Yves Ravey, grand écrivain et bisontin

Avec Taomine (Éditions de Minuit), Yves Ravey offre un 18e roman grinçant qui a été sélectionné pour les premières listes des prestigieux prix littéraires du Goncourt, du Renaudot et du Femina*.

Vous aviez 36 ans à la parution de votre 1er roman, tout en étant enseignant au collège Stendhal à Besançon. Comment avez-vous pu mener ces deux carrières ensuite ?

YR : Vous me saisissez dans toute ma nostalgie, car je ne peux entendre ce terme, collège Stendhal, sans que me reviennent mes années de bonheur. Ce bonheur s’est manifesté sur deux plans : d’abord, j’ai réalisé que je pouvais lier mon travail d’enseignant et celui d’auteur. Puis ‘écriture du roman était distincte de l’écriture du cours et qu’elles pouvaient toutes deux se mener de front, l’une la nuit et l’autre le jour. J’ai eu de la chance, j’ai enseigné pendant un certain temps les lettres et les arts plastiques. Comme si la pratique de l’écriture reliait littérature et réflexion sur l’image. Mes souvenirs les plus chers sont nés de ces décloisonnements. Et mes relations avec mes élèves me manquent.

Vous n’avez jamais quitté votre ville natale et la région : sont-elles sources d’inspiration, même sans apparaître dans vos ouvrages ?

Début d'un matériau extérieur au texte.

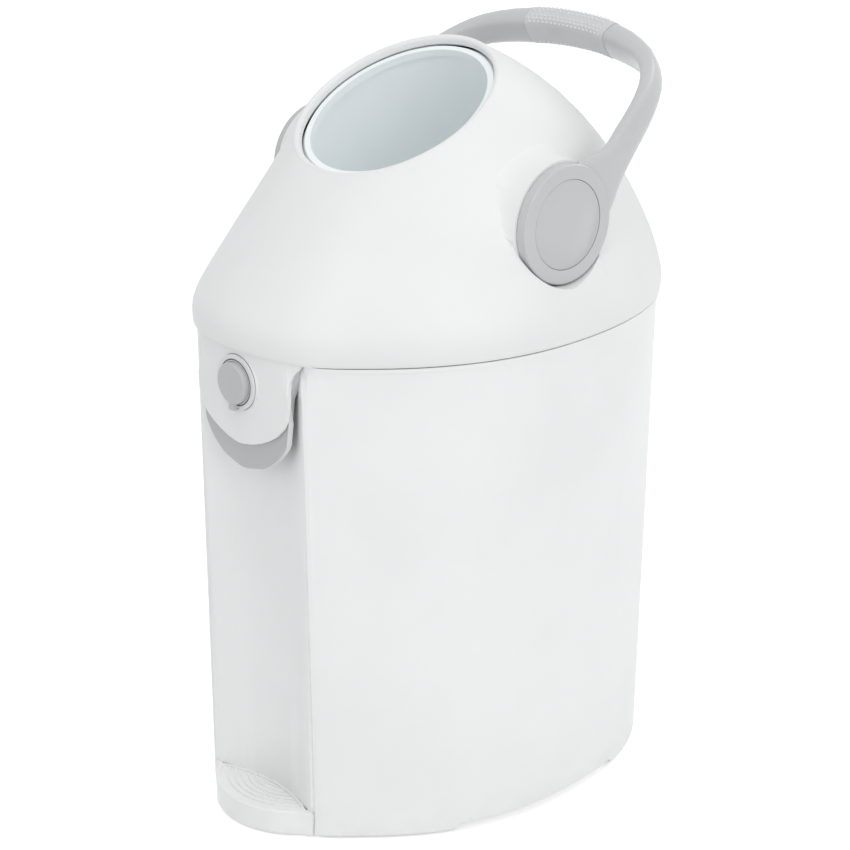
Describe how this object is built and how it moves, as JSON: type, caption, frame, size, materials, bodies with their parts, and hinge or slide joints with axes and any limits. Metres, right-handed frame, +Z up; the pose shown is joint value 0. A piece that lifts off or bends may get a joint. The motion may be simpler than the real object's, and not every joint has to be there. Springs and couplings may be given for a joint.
{
  "type": "nappy bin",
  "caption": "Free-standing nappy bin with a toe step, a latched hinged hood and a drum turned by a bow handle to drop each nappy into the tub.",
  "frame": {"origin": "on the floor at the centre of the footprint, between the toe step's front edge and the rear hinge barrel", "axes": "+Z up; -Y is the front with the toe step, tab and release button, +Y the rear hinge; X runs along the handle's axis between the two side discs"},
  "size_m": [0.3046, 0.392, 0.5728],
  "materials": {
    "white": "white moulded plastic, low sheen",
    "pale_grey": "light grey moulded plastic, low sheen",
    "cool_grey": "cool light grey moulded plastic",
    "soft_grip": "soft-touch light grey grip with small raised dots",
    "rubber": "matt black rubber",
    "bearing": "dark bearing plastic",
    "steel": "plain steel"
  },
  "bodies": {
    "bin": {"bin_body": "white", "foot_step": "white", "rubber_feet": "rubber", "latch_plate": "pale_grey", "plate_screws": "steel", "bag_ring": "pale_grey", "hinge_pin": "steel"},
    "hood": {"hood": "white", "hood_gasket": "rubber", "mouth_seal": "rubber", "bush_left": "bearing", "bush_right": "bearing", "button_bezel": "pale_grey", "latch_pin": "steel"},
    "button": {"release_button": "pale_grey", "button_spring": "steel"},
    "latch": {"latch_lever": "pale_grey"},
    "drum": {"drum_shell": "white", "drum_cup": "cool_grey", "axle_left": "steel", "axle_right": "steel", "axle_screws": "steel", "handle": "pale_grey", "grip_pad": "soft_grip", "disc_cap_left": "pale_grey", "disc_cap_right": "pale_grey", "hub_screws": "steel"},
    "piston": {"piston_plate": "cool_grey", "piston_weight": "steel", "piston_wiper": "rubber"}
  },
  "joints": [
    {"name": "hood_hinge", "type": "hinge", "parent": "bin", "child": "hood", "pos_m": [0, 0.19, 0.3815], "axis": [-1, 0, 0], "range_deg": [0, 75]},
    {"name": "drum_turn", "type": "hinge", "parent": "hood", "child": "drum", "pos_m": [0, 0.0107, 0.459], "axis": [1, 0, 0], "range_deg": [0, 135]},
    {"name": "piston_slide", "type": "slide", "parent": "drum", "child": "piston", "axis": [0, -0.4924, 0.8704], "range_m": [0, 0.129]},
    {"name": "button_press", "type": "slide", "parent": "hood", "child": "button", "axis": [0, 1, 0], "range_m": [0, 0.003], "stiffness_N_per_m": 400, "springref_m": -0.002, "deforming": ["button_spring"]},
    {"name": "latch_turn", "type": "hinge", "parent": "hood", "child": "latch", "pos_m": [0, -0.1725, 0.336], "axis": [-1, 0, 0], "range_deg": [0, 11]}
  ],
  "couplings": [
    {"joint": "latch_turn", "follows": "button_press", "rad_per_m": 62.8}
  ]
}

Quand je pense à Besançon, je pense au mot géographie suivi du mot paysage. Il en faut peu pour constater que les lieux décrits dans mes romans sont traversés par des images qui évoquent de manière éphémère dans le texte la ville et sa région. Il y a là où j’habite l’idée de frontière pas très loin, de climat, de culture, d’horlogerie, de tradition ouvrière intelligente, qui évoque la précision des mécanismes et de la pensée. Ici, la pierre est bleue, les toits sont des surfaces géométriques.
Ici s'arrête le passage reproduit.